Le precipitazioni nel trimestre primaverile si sono rivelate leggermente sopra la media (+ 15%), ma sono state controbilanciate da un precoce esordio della fusione. A metà aprile un’intensissima fase calda, in connubio con una significativa deposizione di polvere sahariana, «ha innescato processi di fusione accelerata e trasformazione del mando nevoso da invernale a isotermico».

Le temperature molto elevate sono proseguite in maggio e giugno. «Con queste premesse è facile comprendere come i bilanci invernali sui ghiacciai lombardi, misurati tipicamente dalla fine di maggio ai primi di giugno, abbiano mostrato valori generalmente al di sotto della media». Complessivamente i bilanci invernali 2017/18 risultano mediamente i più negativi dal 2007 per quanto riguarda lo spessore della neve al suolo e i più negativi dal 2012 in termini di equivalente in acqua.
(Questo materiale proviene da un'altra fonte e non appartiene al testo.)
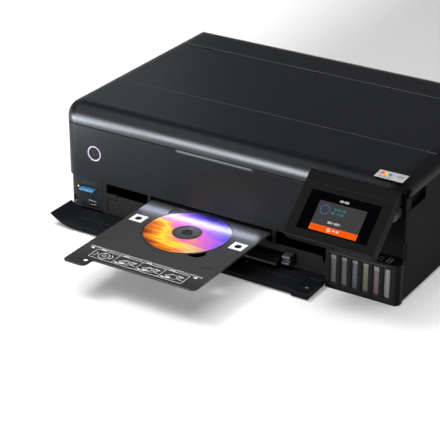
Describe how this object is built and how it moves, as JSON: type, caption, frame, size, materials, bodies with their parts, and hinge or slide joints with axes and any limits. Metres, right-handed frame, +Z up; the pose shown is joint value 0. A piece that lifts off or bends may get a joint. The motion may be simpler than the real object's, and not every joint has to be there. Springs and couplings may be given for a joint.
{
  "type": "disc label printer",
  "caption": "Desktop ink-tank printer in use: label-printing disc tray run out, front flap down, touch panel tilted up, flat scanner lid closed.",
  "frame": {"origin": "centre of the whole machine's footprint on the table, with disc tray and flap out", "axes": "+X to the printer's right as its user faces it from the front, +Y to its back, +Z up"},
  "size_m": [0.536, 0.582, 0.169],
  "materials": {
    "charcoal": "fine satin grain",
    "charcoal_gloss": "polished",
    "front_dark": "satin",
    "tray_grey": "satin",
    "inner_black": "matt",
    "rubber": "matt",
    "pale_grey": "satin",
    "steel": "brushed",
    "glass": "clear",
    "screen": "glossy",
    "ring_white": "lit",
    "led": "lit",
    "card_blue": "satin",
    "disc_print": "printed",
    "ink_grey": "translucent",
    "pad_white": "foam",
    "port_metal": "bright"
  },
  "bodies": {
    "printer": {"base_pan": "inner_black", "card_bezel": "front_dark", "card_led": "led", "carriage_motor": "steel", "carriage_rail": "steel", "disc_guide": "inner_black", "drive_belt": "rubber", "feed_frame": "inner_black", "front_panel": "front_dark", "ink_tank_1": "ink_grey", "ink_tank_2": "ink_grey", "ink_tank_3": "ink_grey", "ink_tank_4": "ink_grey", "ink_tank_5": "ink_grey", "ink_tank_6": "ink_grey", "inner_deck": "inner_black", "lift_bar": "front_dark", "mech_frame": "steel", "panel_bay": "inner_black", "platen": "inner_black", "power_inlet": "inner_black", "power_ring": "ring_white", "rear_cover": "charcoal", "rubber_feet": "rubber", "side_cover_left": "charcoal", "side_cover_right": "charcoal", "slot_frame": "inner_black", "star_wheel_bar": "inner_black", "tank_caps": "inner_black", "tank_deck": "charcoal", "tank_housing": "charcoal", "top_beam": "inner_black", "usb_port": "port_metal"},
    "power_button": {"power_button": "inner_black"},
    "memory_card": {"memory_card": "card_blue"},
    "front_flap": {"front_flap": "charcoal"},
    "cassette": {"cassette": "inner_black", "cassette_face": "front_dark"},
    "output_tray": {"output_tray": "front_dark", "tray_hook": "pale_grey"},
    "disc_tray": {"disc_tray": "tray_grey", "disc_hub": "tray_grey"},
    "disc": {"disc": "disc_print"},
    "control_panel": {"panel_shell": "charcoal_gloss", "panel_glass": "screen", "panel_back": "inner_black", "panel_arm": "pale_grey"},
    "scanner_unit": {"scanner_frame": "inner_black", "scanner_glass": "glass"},
    "lid": {"lid": "charcoal", "lid_pad": "pad_white"},
    "scan_bar": {"scan_bar": "inner_black"},
    "rear_feed_cover": {"rear_feed_cover": "charcoal"},
    "edge_guide_left": {"edge_guide_left": "pale_grey"},
    "edge_guide_right": {"edge_guide_right": "pale_grey"},
    "carriage": {"carriage": "inner_black"},
    "drive_pulley": {"drive_pulley": "inner_black"},
    "feed_roller": {"feed_roller": "rubber"},
    "eject_roller": {"eject_roller": "rubber"}
  },
  "joints": [
    {"name": "power_press", "type": "slide", "parent": "printer", "child": "power_button", "axis": [0, 1, 0], "range_m": [0, 0.0015], "stiffness_N_per_m": 400},
    {"name": "card_pull", "type": "slide", "parent": "printer", "child": "memory_card", "axis": [0, -1, 0], "range_m": [0, 0.02]},
    {"name": "flap_hinge", "type": "hinge", "parent": "printer", "child": "front_flap", "pos_m": [0.0045, -0.0845, 0.006], "axis": [-1, 0, 0], "range_deg": [0, 14]},
    {"name": "cassette_slide", "type": "slide", "parent": "printer", "child": "cassette", "axis": [0, 1, 0], "range_m": [-0.18, 0]},
    {"name": "stacker_slide", "type": "slide", "parent": "cassette", "child": "output_tray", "axis": [0, 1, 0], "range_m": [-0.045, 0]},
    {"name": "disc_tray_slide", "type": "slide", "parent": "printer", "child": "disc_tray", "axis": [0, -1, 0], "range_m": [-0.15, 0.05]},
    {"name": "disc_lift", "type": "slide", "parent": "disc_tray", "child": "disc", "axis": [0, 0, 1], "range_m": [0, 0.006]},
    {"name": "panel_tilt", "type": "hinge", "parent": "printer", "child": "control_panel", "pos_m": [0.0045, -0.08, 0.1581], "axis": [1, 0, 0], "range_deg": [-15, 48.6]},
    {"name": "scanner_lift", "type": "hinge", "parent": "printer", "child": "scanner_unit", "pos_m": [0.0045, 0.1978, 0.167], "axis": [-1, 0, 0], "range_deg": [0, 20]},
    {"name": "lid_open", "type": "hinge", "parent": "scanner_unit", "child": "lid", "pos_m": [0.0045, 0.1978, 0.167], "axis": [-1, 0, 0], "range_deg": [0, 75]},
    {"name": "scan_bar_slide", "type": "slide", "parent": "scanner_unit", "child": "scan_bar", "axis": [1, 0, 0], "range_m": [0, 0.265]},
    {"name": "feed_cover_open", "type": "hinge", "parent": "printer", "child": "rear_feed_cover", "pos_m": [0.0045, 0.2889, 0.13], "axis": [-1, 0, 0], "range_deg": [0, 75]},
    {"name": "edge_left", "type": "slide", "parent": "printer", "child": "edge_guide_left", "axis": [1, 0, 0], "range_m": [0, 0.06]},
    {"name": "edge_right", "type": "slide", "parent": "printer", "child": "edge_guide_right", "axis": [-1, 0, 0], "range_m": [0, 0.06]},
    {"name": "carriage_slide", "type": "slide", "parent": "printer", "child": "carriage", "axis": [1, 0, 0], "range_m": [-0.262, 0]},
    {"name": "pulley_spin", "type": "hinge", "parent": "printer", "child": "drive_pulley", "pos_m": [-0.1875, 0.08, 0.11], "axis": [0, 0, 1], "continuous": true},
    {"name": "feed_spin", "type": "hinge", "parent": "printer", "child": "feed_roller", "pos_m": [0.0045, 0.077, 0.0413], "axis": [1, 0, 0], "continuous": true},
    {"name": "eject_spin", "type": "hinge", "parent": "printer", "child": "eject_roller", "pos_m": [0.0045, -0.004, 0.0433], "axis": [1, 0, 0], "continuous": true}
  ],
  "couplings": [
    {"joint": "pulley_spin", "follows": "carriage_slide", "rad_per_m": 114.94},
    {"joint": "eject_spin", "follows": "feed_spin", "ratio": 1.3333},
    {"joint": "edge_right", "follows": "edge_left", "ratio": 1}
  ]
}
Questa situazione particolarmente deficitaria è stata causata non tanto dalla carenza di precipitazioni nella stagione di accumulo, quanto dalle alte temperature primaverili unite al consistente strato di polvere sahariana che ha anticipato l’inizio della fusione nivale.

«Partendo da una situazione così negativa, per ottenere dei bilanci di massa quantomeno in equilibrio, sarebbero necessari una fine di luglio ed un periodo agosto-settembre eccezionalmente freddi e perturbati, al momento una prospettiva piuttosto improbabile. Andiamo quindi incontro all’ennesima annata negativa per i ghiacciai lombardi». Non c’è spazio, purtroppo, per l’ottimismo. «Con il clima di oggi non c’è un equilibrio, sono destinati a scomparire. Per un’inversione di tendenza ci vorrebbe un cambiamento climatico che ora è estremamente difficile da prevedere», conclude Scotti.